Assuming the two digit number as 10x+y. Now, the first part of the question is saying that number (10x + y) is 4 more than 6 times the sum (x + y). So according to given condition, we have
$\Rightarrow {\text{10x + y = 6(x + y) + 4}}$
Simplifying the equation , we get
$\Rightarrow {\text{10x - 6x + y - 6y = 4}} \\ \Rightarrow {\text{4x - 5y = 4 }} \cdots \left( 1 \right) \\$
Further, the question says, if we subtract 18 from the number 10x+y , the digits of the number are reversed. On writing the equation for the same, we get
$\Rightarrow {\text{10x + y - 18 = 10y + x}} \\ \Rightarrow {\text{10x - x + y - 10y - 18 = 0}} \\ \Rightarrow {\text{9x - 9y = 18}} \\ \Rightarrow {\text{x - y = 2 }} \cdots \left( 2 \right) \\$
We have two equations in two variables.
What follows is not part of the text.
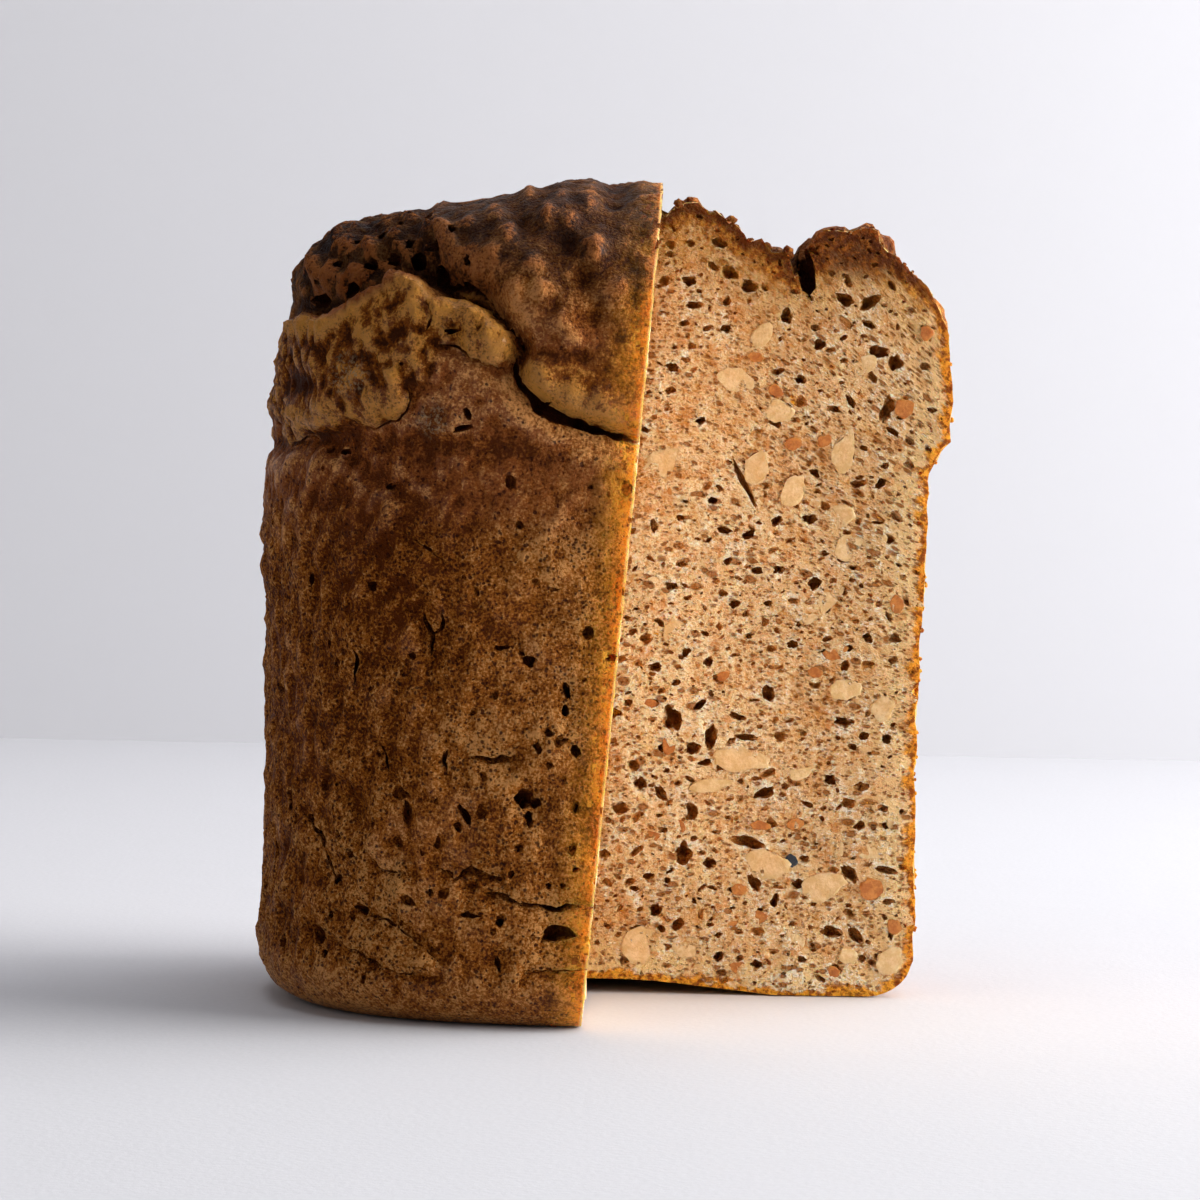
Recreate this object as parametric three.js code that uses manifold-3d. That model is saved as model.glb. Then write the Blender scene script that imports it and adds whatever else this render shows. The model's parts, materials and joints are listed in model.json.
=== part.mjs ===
// A tall bread loaf with one quarter cut out of it, from the crown down to the base.
//
// The loaf was baked as one piece in an upright tin, so it is one closed solid. It stands on the flat rim of its
// base, which arches up a little in the middle. The tin shaped the straight wall; above the tin's rim the dough
// broke out as a wider shoulder, and the crown on top is lumpy and split by cracks.
//
// Millimetres, +Z up. X is the loaf's width and Y its depth. The origin is on the base plane, in the middle of the
// loaf's outer box. The missing quarter is the one at +X, -Y.

import * as THREE from "three";
import { mergeVertices } from "three/addons/utils/BufferGeometryUtils.js";
import Module from "manifold-3d";

// ---- Driving dimensions ----

const HALF_WIDTH = 66; // at the shoulder, the widest place
const HALF_DEPTH = 60;
const HEIGHT = 153; // of the crown's middle, before its lumps
const PLAN_POWER = 2.5; // 2 is an ellipse, and more is squarer
const WALL_HALF_WIDTH = 63; // inside the tin
const WALL_SHIFT_X = -2.2; // the wall stands a little left of the shoulder
const SPLIT_HEIGHT = 104; // where the tin's rim was, and the crust split from its wall
const BASE_EDGE_RADIUS = 9;
const BASE_RIM_WIDTH = 16; // the flat ring that the loaf stands on
const ARCH_HEIGHT = 2.6; // of the base's hollow middle

const CUT_Y = 0; // the cut face that looks to -Y
const CUT_X_AT_BASE = -3.3; // the cut face that looks to +X leans over a little
const CUT_LEAN = 0.079; // its X gained for each millimetre of height

const SIDES = 96; // round the loaf

// Lumps of the crown: where each one's middle is, how far it spreads, and how much it adds to the height.
const LUMPS = [
  { x: -47, y: -10, spread: 13, rise: 2 },
  { x: -2, y: -24, spread: 17, rise: 2.6 },
  { x: 16, y: 6, spread: 11, rise: 1.6 },
  { x: 46, y: 4, spread: 9, rise: 3.4 },
  { x: -20, y: 28, spread: 18, rise: 1.8 },
  { x: 28, y: 36, spread: 12, rise: 1.5 },
];

// Cracks in the crust: the points each one runs through on the surface, how wide it opens, and how deep it goes.
const CRACKS = [
  {
    path: [[-30, 22, 149.5], [-36, 0, 149], [-34, -26, 147], [-29, -46, 135], [-25, -54, 124], [-16, -57.5, 117], [-6, -59.5, 111], [6, -59, 106], [20, -58, 104]],
    width: 4.4,
    depth: 6,
  },
  {
    path: [[35, -16, 148], [36.5, -2, 148.5], [36, 12, 148], [27, 28, 148.5], [8, 38, 148], [-12, 40, 148]],
    width: 4,
    depth: 9,
  },
  {
    path: [[-62, -12, 128], [-54, -34, 121], [-42, -48, 119], [-27, -55, 122]],
    width: 3.6,
    depth: 4,
  },
];
const CRACKS_POINT_TO = { x: 0, y: 0, z: 96 }; // the place inside that every crack's depth leads to
const CRACK_SIDES = 10;
const CRACK_STEPS = 28;

// ---- The loaf's side profile: [half width, height], from the middle of the base to the middle of the crown ----

const BASE_RIM_OUTER = WALL_HALF_WIDTH - BASE_EDGE_RADIUS;
const BASE_RIM_INNER = BASE_RIM_OUTER - BASE_RIM_WIDTH;

function archPoint(share) {
  const height = (ARCH_HEIGHT * (1 + Math.cos(Math.PI * share))) / 2;
  return [BASE_RIM_INNER * share, height];
}

function baseEdgePoint(share) {
  const turn = (share * Math.PI) / 2;
  return [
    BASE_RIM_OUTER + BASE_EDGE_RADIUS * Math.sin(turn),
    BASE_EDGE_RADIUS * (1 - Math.cos(turn)),
  ];
}

function loafProfile() {
  const arch = [0, 0.3, 0.55, 0.8, 1].map(archPoint);
  const baseEdge = [0, 0.25, 0.5, 0.75, 1].map(baseEdgePoint);
  const wall = [
    [WALL_HALF_WIDTH - 0.4, 26],
    [WALL_HALF_WIDTH - 0.6, 44],
    [WALL_HALF_WIDTH - 0.2, 62],
    [WALL_HALF_WIDTH + 0.4, 80],
    [WALL_HALF_WIDTH + 0.9, 94],
    [WALL_HALF_WIDTH + 0.2, SPLIT_HEIGHT - 3],
  ];
  const shoulder = [
    [HALF_WIDTH - 3.8, SPLIT_HEIGHT],
    [HALF_WIDTH - 1.2, SPLIT_HEIGHT + 3],
    [HALF_WIDTH, SPLIT_HEIGHT + 9],
    [HALF_WIDTH - 0.5, SPLIT_HEIGHT + 16],
    [HALF_WIDTH - 2, SPLIT_HEIGHT + 22],
    [HALF_WIDTH - 5, SPLIT_HEIGHT + 30],
    [HALF_WIDTH - 9, SPLIT_HEIGHT + 36.5],
    [HALF_WIDTH - 15, SPLIT_HEIGHT + 41.5],
  ];
  const crown = [
    [42, HEIGHT - 4.9],
    [33, HEIGHT - 3],
    [24, HEIGHT - 1.6],
    [15, HEIGHT - 0.7],
    [7, HEIGHT - 0.2],
    [0, HEIGHT],
  ];
  return [...arch, ...baseEdge, ...wall, ...shoulder, ...crown].map(([x, z]) => new THREE.Vector2(x, z));
}

// ---- From a round lathed body to the loaf's plan ----

// How far the plan's outline is from its middle in the direction of angle, where it is 1 along X.
function planRadius(angle) {
  const across = Math.abs(Math.cos(angle)) ** PLAN_POWER;
  const along = (Math.abs(Math.sin(angle)) * (HALF_WIDTH / HALF_DEPTH)) ** PLAN_POWER;
  return (across + along) ** (-1 / PLAN_POWER);
}

function smoothStep(low, high, value) {
  return THREE.MathUtils.smoothstep(value, low, high);
}

// The height that the lumps add to the crown at x, y.
function crownRelief(x, y) {
  return LUMPS.reduce(
    (sum, lump) => sum + lump.rise * Math.exp(-((x - lump.x) ** 2 + (y - lump.y) ** 2) / lump.spread ** 2),
    0,
  );
}

function shapeLoaf(point) {
  const angle = Math.atan2(point.y, point.x);
  const radius = Math.hypot(point.x, point.y);
  const stretch = THREE.MathUtils.lerp(1, planRadius(angle), smoothStep(0, 0.35, radius / HALF_WIDTH));
  const shift = WALL_SHIFT_X * (1 - smoothStep(SPLIT_HEIGHT - 4, SPLIT_HEIGHT + 2, point.z));
  point.x = point.x * stretch + shift;
  point.y *= stretch;
  const onCrown = smoothStep(SPLIT_HEIGHT + 18, HEIGHT - 12, point.z);
  point.z += onCrown * crownRelief(point.x, point.y);
}

// ---- Solids ----

const wasm = await Module();
wasm.setup();

// A closed three.js geometry as a manifold-3d solid, without the triangles that collapse on the axis.
function solidFrom(geometry) {
  const bare = geometry.clone();
  bare.deleteAttribute("normal");
  bare.deleteAttribute("uv");
  const merged = mergeVertices(bare, 1e-3);
  const corners = merged.index.array;
  const kept = [];
  for (let i = 0; i < corners.length; i += 3) {
    const [a, b, c] = corners.slice(i, i + 3);
    if (a !== b && b !== c && c !== a) kept.push(a, b, c);
  }
  return new wasm.Manifold(
    new wasm.Mesh({
      numProp: 3,
      vertProperties: merged.attributes.position.array,
      triVerts: new Uint32Array(kept),
    }),
  );
}

function geometryFrom(solid) {
  const mesh = solid.getMesh();
  const geometry = new THREE.BufferGeometry();
  geometry.setAttribute("position", new THREE.BufferAttribute(new Float32Array(mesh.vertProperties), 3));
  geometry.setIndex(new THREE.BufferAttribute(new Uint32Array(mesh.triVerts), 1));
  geometry.computeVertexNormals();
  return geometry;
}

function wholeLoaf() {
  const lathed = new THREE.LatheGeometry(loafProfile(), SIDES);
  lathed.rotateX(Math.PI / 2);
  const positions = lathed.attributes.position;
  const point = new THREE.Vector3();
  for (let i = 0; i < positions.count; i++) {
    point.fromBufferAttribute(positions, i);
    shapeLoaf(point);
    positions.setXYZ(i, point.x, point.y, point.z);
  }
  return solidFrom(lathed);
}

// The knife's two cuts: all that lies right of the leaning cut and in front of the straight one.
function missingQuarter() {
  const low = -20;
  const high = HEIGHT + 20;
  const far = HALF_WIDTH + 30;
  const section = new THREE.Shape([
    new THREE.Vector2(CUT_X_AT_BASE + CUT_LEAN * low, low),
    new THREE.Vector2(far, low),
    new THREE.Vector2(far, high),
    new THREE.Vector2(CUT_X_AT_BASE + CUT_LEAN * high, high),
  ]);
  const depth = HALF_DEPTH + 30;
  const block = new THREE.ExtrudeGeometry(section, { depth, bevelEnabled: false });
  block.rotateX(Math.PI / 2); // the section now stands in XZ, and its depth runs to -Y
  block.translate(0, CUT_Y, 0);
  return solidFrom(block);
}

// A crack as a blade that follows its path, tapers to both ends, and stands across the surface.
function crackSolid({ path, width, depth }) {
  const curve = new THREE.CatmullRomCurve3(path.map(([x, y, z]) => new THREE.Vector3(x, y, z)));
  const blade = new THREE.SphereGeometry(1, CRACK_SIDES, CRACK_STEPS);
  const positions = blade.attributes.position;
  for (let i = 0; i < positions.count; i++) {
    const share = THREE.MathUtils.clamp((1 + positions.getY(i)) / 2, 0, 1);
    const place = curve.getPointAt(share);
    const along = curve.getTangentAt(share);
    const inward = new THREE.Vector3().copy(CRACKS_POINT_TO).sub(place);
    inward.addScaledVector(along, -inward.dot(along)).normalize();
    const across = new THREE.Vector3().crossVectors(along, inward);
    place.addScaledVector(across, (positions.getX(i) * width) / 2);
    place.addScaledVector(inward, positions.getZ(i) * depth);
    positions.setXYZ(i, place.x, place.y, place.z);
  }
  return solidFrom(blade);
}

function cutLoaf() {
  const cracked = CRACKS.map(crackSolid).reduce((loaf, crack) => loaf.subtract(crack), wholeLoaf());
  return cracked.subtract(missingQuarter());
}

// ---- The part ----

const crust = new THREE.MeshStandardMaterial({ name: "crust", color: 0x80502a, roughness: 0.8, metalness: 0 });

const loaf = new THREE.Mesh(geometryFrom(cutLoaf()), crust);
loaf.name = "bread_loaf";

const group = new THREE.Group();
group.add(loaf);

export default group;
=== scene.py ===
"""A tall seeded bread loaf with one quarter cut out of it, from the crown down to the base.

The loaf was baked as one piece, so it is modelled as one closed body. The crust is shaped first, then split
by its cracks and pitted, then cut by the knife, and last the cut faces are opened by the pores of the crumb.
The kernels and grains that were cut through lie in the cut faces as pieces of their own.

Sizes in the classes are millimetres, in the frame's axes: +Z up, X the loaf's width, Y its depth.
"""
import json
import logging
import math
from dataclasses import dataclass, field
from enum import Enum
from typing import Sequence

import bpy
import numpy as np
from mathutils import Matrix, Vector
from mathutils.bvhtree import BVHTree

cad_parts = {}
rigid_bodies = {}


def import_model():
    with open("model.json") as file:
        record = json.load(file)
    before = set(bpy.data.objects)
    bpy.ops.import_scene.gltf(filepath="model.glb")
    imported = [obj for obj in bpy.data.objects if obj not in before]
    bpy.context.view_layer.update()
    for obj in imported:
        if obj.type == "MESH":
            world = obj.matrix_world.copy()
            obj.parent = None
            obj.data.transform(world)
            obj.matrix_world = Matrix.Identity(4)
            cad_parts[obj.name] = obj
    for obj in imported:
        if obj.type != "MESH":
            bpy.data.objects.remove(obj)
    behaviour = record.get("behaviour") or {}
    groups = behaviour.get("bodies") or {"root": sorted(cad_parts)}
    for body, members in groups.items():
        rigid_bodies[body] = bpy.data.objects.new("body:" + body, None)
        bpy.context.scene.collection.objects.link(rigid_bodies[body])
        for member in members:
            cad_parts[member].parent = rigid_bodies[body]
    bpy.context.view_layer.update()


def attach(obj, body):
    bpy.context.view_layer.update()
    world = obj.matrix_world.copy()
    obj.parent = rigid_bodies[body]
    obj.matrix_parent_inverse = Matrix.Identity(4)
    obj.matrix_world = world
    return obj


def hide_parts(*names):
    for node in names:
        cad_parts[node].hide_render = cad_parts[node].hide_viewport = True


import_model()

MM = 0.001  # metres in a millimetre

log = logging.getLogger("bread_loaf")

Array = np.ndarray
Piece = bpy.types.Object
Node = bpy.types.Node
Socket = bpy.types.NodeSocket
Point2 = tuple[float, float]
Point3 = tuple[float, float, float]
Rgb = tuple[float, float, float]

# Where the loaf is looked at from; the places of features on its front are given as they appear from there.
VIEWPOINT: Point3 = (-1.35, -810.0, 105.7)


# --- Unevenness ---


class DoughNoise:
    """Seeded smooth noise in space, from about -1 to 1, for all that is uneven in the bread."""

    def __init__(self, seed: int) -> None:
        """Draws the noise's slopes.

        Args:
            seed: Picks one noise out of many.
        """
        draw = np.random.default_rng(seed)
        self.order = np.tile(draw.permutation(256), 3)
        slopes = draw.normal(size=(256, 3))
        self.slopes = slopes / np.linalg.norm(slopes, axis=1)[:, None]

    def at(self, points: Array, grain: float) -> Array:
        """Gives one layer of noise.

        Args:
            points: Places, one row each, in millimetres.
            grain: How many millimetres one swell takes.

        Returns:
            The noise at each place.
        """
        scaled = points / grain
        cell = np.floor(scaled).astype(int)
        part = scaled - cell
        fade = part**3 * (part * (part * 6 - 15) + 10)
        cell &= 255
        total = np.zeros(len(points))
        for corner in np.ndindex(2, 2, 2):
            step = np.array(corner)
            hashed = self.order[cell[:, 0] + step[0]]
            hashed = self.order[hashed + cell[:, 1] + step[1]]
            hashed = self.order[hashed + cell[:, 2] + step[2]]
            weight = np.prod(np.where(step == 1, fade, 1 - fade), axis=1)
            total += weight * np.sum(self.slopes[hashed] * (part - step), axis=1)
        return total * 1.6

    def layered(self, points: Array, grain: float, layers: int, fall: float = 0.5) -> Array:
        """Sums layers of noise, each at half the grain of the one before.

        Args:
            points: Places, one row each, in millimetres.
            grain: The coarsest layer's grain.
            layers: How many layers there are.
            fall: How much weaker each finer layer is.

        Returns:
            The summed noise at each place.
        """
        shares = [fall**layer for layer in range(layers)]
        parts = [
            share * self.at(points + 17.3 * layer, grain / 2**layer)
            for layer, share in enumerate(shares)
        ]
        return np.sum(parts, axis=0) / math.sqrt(sum(share**2 for share in shares))


def ease(low: float, high: float, value: Array) -> Array:
    """Rises smoothly from 0 at low to 1 at high.

    Args:
        low: Where the rise starts; it may be above high, for a fall.
        high: Where the rise ends.
        value: The values to rise by.

    Returns:
        The eased values.
    """
    share = np.clip((value - low) / (high - low), 0.0, 1.0)
    return share * share * (3 - 2 * share)


def bell(distance: Array, width: float) -> Array:
    """Falls from 1 at distance 0 in a bell of the given width."""
    return np.exp(-((distance / width) ** 2))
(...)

On solving them , we can easily get x and y. Multiplying equation (2) with 4 and subtracting it from equation(1),
$\Rightarrow {\text{4x - 5y - 4x + 4y = 4 - 8}} \\ \Rightarrow {\text{ - y = - 4}} \\ \Rightarrow {\text{y = 4}} \\$
Substituting y = 4 in equation (2) , we get
$\Rightarrow {\text{x - 4 = 2}} \\ \Rightarrow {\text{x = 6}} \\$
Hence , the required number is ${\text{10x + y = 60 + 4 = 64}}$. The answer is 64.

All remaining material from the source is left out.